** begin PROVIDED MATERIAL **

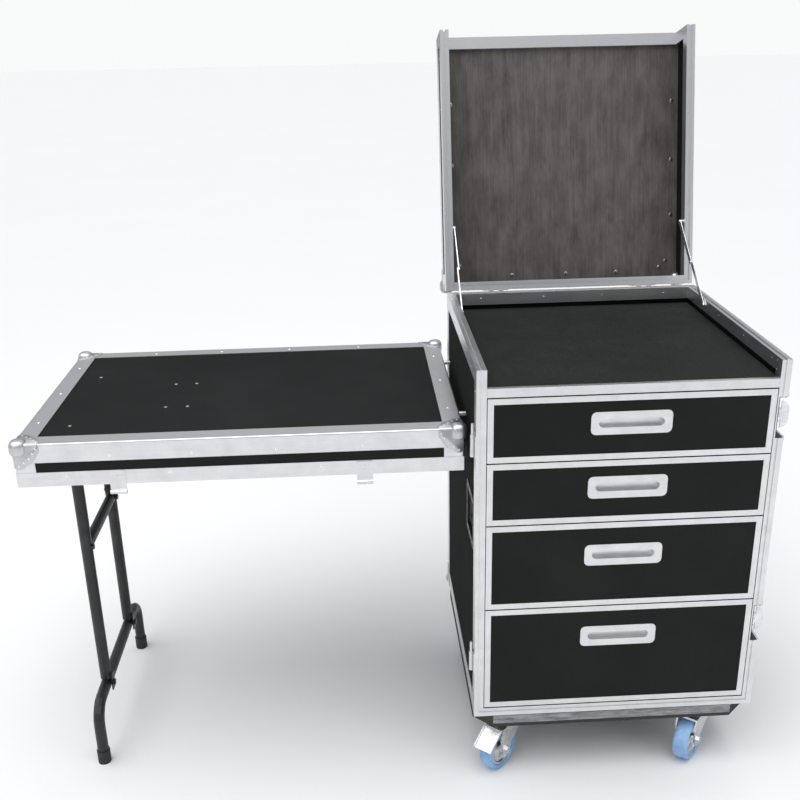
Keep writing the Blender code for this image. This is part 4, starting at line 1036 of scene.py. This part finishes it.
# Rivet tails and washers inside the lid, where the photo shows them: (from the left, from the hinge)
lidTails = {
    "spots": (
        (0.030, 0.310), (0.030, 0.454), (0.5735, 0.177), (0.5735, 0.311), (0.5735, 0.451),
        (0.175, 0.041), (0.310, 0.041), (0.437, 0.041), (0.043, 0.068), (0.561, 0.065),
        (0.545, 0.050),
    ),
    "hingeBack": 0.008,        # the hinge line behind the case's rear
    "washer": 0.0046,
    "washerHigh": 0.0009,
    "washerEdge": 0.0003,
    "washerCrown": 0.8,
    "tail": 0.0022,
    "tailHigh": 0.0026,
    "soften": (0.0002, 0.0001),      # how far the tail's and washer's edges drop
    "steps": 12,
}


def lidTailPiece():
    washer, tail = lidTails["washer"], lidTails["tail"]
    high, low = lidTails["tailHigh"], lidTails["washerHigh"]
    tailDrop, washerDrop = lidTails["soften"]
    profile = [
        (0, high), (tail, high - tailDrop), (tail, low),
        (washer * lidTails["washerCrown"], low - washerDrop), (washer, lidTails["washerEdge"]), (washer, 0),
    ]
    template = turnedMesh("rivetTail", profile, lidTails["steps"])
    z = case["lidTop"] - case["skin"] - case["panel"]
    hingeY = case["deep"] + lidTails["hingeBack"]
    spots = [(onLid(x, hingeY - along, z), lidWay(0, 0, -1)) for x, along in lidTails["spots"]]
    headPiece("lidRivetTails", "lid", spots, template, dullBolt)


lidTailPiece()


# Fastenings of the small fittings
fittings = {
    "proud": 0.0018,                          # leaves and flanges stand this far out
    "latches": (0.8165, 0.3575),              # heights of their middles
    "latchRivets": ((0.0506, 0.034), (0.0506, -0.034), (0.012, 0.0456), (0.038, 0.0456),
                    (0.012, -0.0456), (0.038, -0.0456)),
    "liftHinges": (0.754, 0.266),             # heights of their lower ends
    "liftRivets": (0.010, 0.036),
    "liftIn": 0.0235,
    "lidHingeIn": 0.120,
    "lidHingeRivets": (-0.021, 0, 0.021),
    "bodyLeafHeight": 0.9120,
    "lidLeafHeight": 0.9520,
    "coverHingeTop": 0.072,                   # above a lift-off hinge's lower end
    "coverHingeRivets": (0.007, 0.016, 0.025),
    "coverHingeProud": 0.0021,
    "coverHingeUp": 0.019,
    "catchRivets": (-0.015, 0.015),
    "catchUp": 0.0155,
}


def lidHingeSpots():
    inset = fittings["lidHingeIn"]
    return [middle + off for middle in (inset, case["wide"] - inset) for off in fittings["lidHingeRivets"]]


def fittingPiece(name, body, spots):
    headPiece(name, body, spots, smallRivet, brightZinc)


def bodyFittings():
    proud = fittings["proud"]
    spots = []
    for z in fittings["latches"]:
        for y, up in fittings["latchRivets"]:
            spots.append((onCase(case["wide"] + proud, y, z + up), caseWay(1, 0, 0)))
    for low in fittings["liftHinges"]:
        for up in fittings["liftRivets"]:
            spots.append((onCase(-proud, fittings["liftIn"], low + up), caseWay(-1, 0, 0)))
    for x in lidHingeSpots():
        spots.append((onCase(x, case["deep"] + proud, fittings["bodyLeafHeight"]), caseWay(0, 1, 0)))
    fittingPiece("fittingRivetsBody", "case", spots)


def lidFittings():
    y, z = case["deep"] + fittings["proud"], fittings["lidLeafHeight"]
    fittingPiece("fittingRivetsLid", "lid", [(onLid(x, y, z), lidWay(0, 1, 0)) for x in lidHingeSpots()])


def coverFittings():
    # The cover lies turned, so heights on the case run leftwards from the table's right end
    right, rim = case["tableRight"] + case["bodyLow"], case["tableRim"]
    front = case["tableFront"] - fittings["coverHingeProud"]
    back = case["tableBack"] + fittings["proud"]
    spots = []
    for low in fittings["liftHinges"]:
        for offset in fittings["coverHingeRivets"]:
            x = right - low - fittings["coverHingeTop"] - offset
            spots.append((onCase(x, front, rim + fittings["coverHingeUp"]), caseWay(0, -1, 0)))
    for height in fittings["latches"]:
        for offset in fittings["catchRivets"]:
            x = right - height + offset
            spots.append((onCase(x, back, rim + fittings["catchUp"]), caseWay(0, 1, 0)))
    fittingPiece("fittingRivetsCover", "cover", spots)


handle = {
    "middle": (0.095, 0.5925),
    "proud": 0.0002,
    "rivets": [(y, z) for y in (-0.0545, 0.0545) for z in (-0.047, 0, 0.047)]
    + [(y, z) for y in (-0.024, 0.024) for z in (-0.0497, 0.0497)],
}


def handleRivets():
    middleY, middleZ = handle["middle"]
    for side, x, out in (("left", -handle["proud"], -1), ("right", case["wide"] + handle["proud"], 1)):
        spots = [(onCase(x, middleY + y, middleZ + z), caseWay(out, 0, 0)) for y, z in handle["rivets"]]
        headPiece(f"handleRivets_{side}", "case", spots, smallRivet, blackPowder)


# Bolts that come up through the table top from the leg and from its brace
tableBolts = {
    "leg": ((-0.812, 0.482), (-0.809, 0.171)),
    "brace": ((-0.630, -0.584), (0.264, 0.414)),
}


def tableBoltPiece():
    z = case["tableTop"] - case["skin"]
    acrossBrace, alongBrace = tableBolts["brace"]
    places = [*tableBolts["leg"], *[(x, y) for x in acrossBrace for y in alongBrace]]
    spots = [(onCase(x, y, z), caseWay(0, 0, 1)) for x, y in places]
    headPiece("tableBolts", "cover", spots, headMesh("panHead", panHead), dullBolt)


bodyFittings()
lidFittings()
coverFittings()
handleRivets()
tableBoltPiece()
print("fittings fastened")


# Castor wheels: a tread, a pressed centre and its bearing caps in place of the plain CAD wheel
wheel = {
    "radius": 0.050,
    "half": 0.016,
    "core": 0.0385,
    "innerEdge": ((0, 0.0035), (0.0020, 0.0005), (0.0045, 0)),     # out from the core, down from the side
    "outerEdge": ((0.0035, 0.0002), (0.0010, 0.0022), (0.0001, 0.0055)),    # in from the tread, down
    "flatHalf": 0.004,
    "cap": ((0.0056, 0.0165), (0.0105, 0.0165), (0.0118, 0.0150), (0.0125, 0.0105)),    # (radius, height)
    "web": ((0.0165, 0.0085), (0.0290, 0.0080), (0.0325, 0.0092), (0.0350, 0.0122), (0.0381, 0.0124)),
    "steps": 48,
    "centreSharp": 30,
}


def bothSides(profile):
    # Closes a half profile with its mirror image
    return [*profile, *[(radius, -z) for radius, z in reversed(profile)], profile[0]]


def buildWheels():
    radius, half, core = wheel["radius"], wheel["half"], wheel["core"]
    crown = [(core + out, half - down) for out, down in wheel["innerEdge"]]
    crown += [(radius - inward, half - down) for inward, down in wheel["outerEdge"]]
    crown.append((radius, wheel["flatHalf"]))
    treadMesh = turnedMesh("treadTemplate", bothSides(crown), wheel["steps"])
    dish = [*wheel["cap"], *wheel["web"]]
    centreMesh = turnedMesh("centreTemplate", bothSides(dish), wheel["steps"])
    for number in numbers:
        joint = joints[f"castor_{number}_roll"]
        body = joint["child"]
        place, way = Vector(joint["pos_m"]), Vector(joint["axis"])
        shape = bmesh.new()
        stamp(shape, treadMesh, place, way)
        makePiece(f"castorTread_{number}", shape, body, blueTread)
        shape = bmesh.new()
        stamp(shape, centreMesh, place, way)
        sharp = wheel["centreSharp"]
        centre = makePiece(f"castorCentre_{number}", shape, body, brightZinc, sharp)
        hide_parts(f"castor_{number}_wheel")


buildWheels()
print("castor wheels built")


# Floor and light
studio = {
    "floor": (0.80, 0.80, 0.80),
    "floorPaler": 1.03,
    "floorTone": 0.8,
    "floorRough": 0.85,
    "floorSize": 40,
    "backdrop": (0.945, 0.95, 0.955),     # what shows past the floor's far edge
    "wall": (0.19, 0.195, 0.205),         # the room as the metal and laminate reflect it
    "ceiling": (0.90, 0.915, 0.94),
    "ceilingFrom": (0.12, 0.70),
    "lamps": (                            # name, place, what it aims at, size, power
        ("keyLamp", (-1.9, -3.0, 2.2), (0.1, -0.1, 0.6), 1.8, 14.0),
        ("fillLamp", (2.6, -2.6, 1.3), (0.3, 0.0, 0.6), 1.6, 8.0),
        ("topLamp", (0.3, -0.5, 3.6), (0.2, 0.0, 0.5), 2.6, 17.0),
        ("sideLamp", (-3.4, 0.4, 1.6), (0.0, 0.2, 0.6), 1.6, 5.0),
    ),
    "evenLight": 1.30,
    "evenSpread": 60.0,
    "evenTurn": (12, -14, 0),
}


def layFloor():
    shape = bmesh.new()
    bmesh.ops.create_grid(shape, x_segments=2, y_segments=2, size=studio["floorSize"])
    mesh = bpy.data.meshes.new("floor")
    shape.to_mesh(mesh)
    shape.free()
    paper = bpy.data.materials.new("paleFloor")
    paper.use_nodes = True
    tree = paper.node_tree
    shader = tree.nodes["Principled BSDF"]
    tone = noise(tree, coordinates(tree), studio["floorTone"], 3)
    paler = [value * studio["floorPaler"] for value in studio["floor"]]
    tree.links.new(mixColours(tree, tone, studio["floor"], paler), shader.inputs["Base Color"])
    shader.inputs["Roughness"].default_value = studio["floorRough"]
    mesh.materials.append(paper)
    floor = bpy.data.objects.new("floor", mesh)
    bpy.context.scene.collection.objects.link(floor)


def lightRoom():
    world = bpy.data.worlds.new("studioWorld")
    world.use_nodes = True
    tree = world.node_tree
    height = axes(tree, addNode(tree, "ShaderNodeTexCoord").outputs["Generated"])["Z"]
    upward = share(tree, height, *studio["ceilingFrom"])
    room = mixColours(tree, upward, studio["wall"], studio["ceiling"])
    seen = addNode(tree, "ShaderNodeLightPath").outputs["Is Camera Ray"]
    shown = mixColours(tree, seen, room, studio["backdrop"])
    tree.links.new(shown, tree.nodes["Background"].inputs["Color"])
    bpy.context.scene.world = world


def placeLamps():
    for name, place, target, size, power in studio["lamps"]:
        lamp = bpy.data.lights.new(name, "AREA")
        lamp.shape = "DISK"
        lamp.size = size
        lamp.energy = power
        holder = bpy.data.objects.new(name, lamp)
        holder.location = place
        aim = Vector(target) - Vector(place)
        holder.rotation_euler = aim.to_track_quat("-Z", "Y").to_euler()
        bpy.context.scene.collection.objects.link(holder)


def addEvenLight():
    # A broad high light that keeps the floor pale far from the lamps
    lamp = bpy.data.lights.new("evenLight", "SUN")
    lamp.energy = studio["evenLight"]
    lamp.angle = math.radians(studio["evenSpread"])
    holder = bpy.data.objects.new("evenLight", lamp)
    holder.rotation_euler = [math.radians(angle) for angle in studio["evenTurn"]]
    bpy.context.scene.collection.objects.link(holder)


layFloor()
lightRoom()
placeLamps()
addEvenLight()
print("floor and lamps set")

** end PROVIDED MATERIAL **

[TASK] Pick out the lines that have the word "this". Copy them all.

[EXERCISE SOLUTION]
Keep writing the Blender code for this image. This is part 4, starting at line 1036 of scene.py. This part finishes it.
    "proud": 0.0018,                          # leaves and flanges stand this far out